Have you ever thought about the masks we wear to gain acceptance or use to hide because of the constant thought of how you might look to others in the workplace, grocery store, or school? With Halloween around the corner, I thought this the perfect time to talk about the mask that we all wear in everyday life. When are we truly ourselves or are we always wearing some type of mask? Would anyone recognize us without our mask? How can we trust when we are always wearing a mask?
I think it is normal to wear a mask to show a specific side of ourself in areas of our life- like work. However, it seems more and more of us fail to ever take our masks off, even at home or when we are with our loved ones.
The Real Us
Do we even know who we are? Many of my clients tell me they don’t know who they are or what they like because they have been pretending to be someone else for others for so long they have now lost themselves or don’t know who they really are. I feel this is common for a lot of people.
The dreaded pirate Roberts from The Princess Bride said, “It’s just that masks are terribly comfortable. I think everyone will be wearing them in the future.” This quote speaks so much truth. Many have grown comfortable with their masks and are not able to take it off and be authentic.
Taking Off the Mask
When we take our masks off, we are vulnerable. Being vulnerable is extremely hard, and at times, it can be ugly. Being vulnerable shows our faults, things we don’t like about ourselves, but it can also show our beauty.
So why don’t we like being vulnerable? Isn’t that the part of us our friends, family, and loved ones see and love us anyway? So, if we are hiding behind a mask, scared of being vulnerable then who truly loves the real us? For this reason, many of us struggle with relationships because we are constantly showing a version of ourselves that isn’t true to who we are but who we think people will love.

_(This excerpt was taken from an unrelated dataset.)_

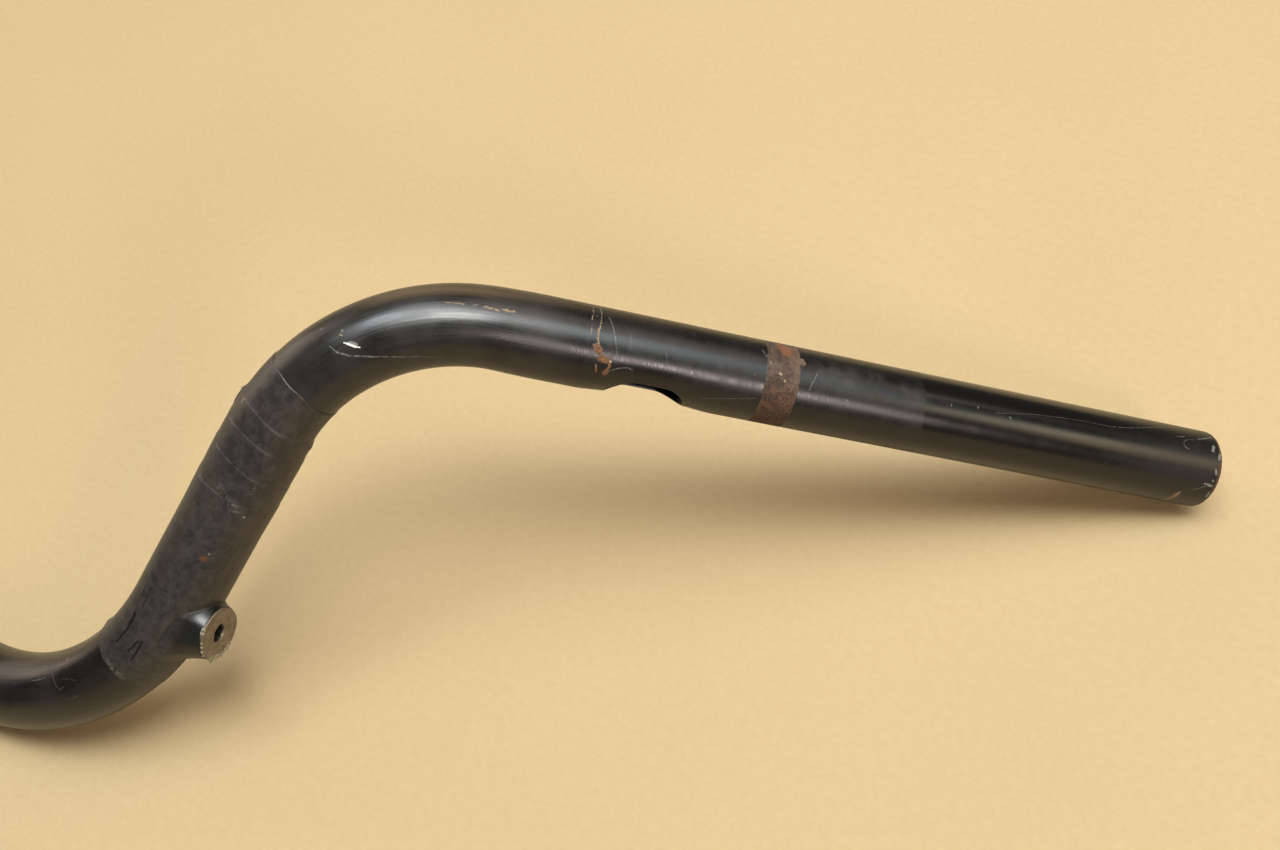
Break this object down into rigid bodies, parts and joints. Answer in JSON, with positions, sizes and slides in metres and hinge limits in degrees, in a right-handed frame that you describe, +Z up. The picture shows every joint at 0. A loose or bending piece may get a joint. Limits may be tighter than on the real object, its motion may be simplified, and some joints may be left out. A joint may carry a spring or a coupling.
{
  "type": "motorcycle handlebar",
  "caption": "Used black-painted steel motorcycle handlebar with swept-back grips, wire slots, sawn-off welded bosses and a tape-wrapped riser.",
  "frame": {"origin": "on the surface that the bar lies on, at the middle of its bounding box", "axes": "+X along the centre section towards the right end, +Y towards the side that the grips sweep to, +Z up from the surface that the bar lies on"},
  "size_m": [0.7358, 0.247, 0.1057],
  "materials": {
    "black_paint": "worn satin black paint with scratches and rust",
    "sawn_steel": "dull sawn steel with a brown bloom",
    "black_tape": "matt wrapped PVC tape"
  },
  "bodies": {
    "root": {"bar_tube": "black_paint", "right_boss": "sawn_steel", "left_boss": "sawn_steel", "right_boss_weld": "black_paint", "left_boss_weld": "black_paint", "right_riser_tape": "black_tape"}
  },
  "joints": []
}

What if we choose to be vulnerable and take our mask off with our loved ones? This brave act helps to strengthen relationships and creates joy in our lives. When we can be true to ourselves and love ourselves, we make room for that acceptance and true connections that we, as humans, all desire.
How To Begin
How can we begin the steps needed to take our mask off and be okay in our vulnerability? It starts at home. Learning to accept and love yourself. Sometimes, we need help learning to love ourselves because of past trauma. I’ve had clients ask me if that’s even possible. Trust me, it is! You have to want it and do the work it takes. Seek therapy, a life coach, or even turn to family member for help.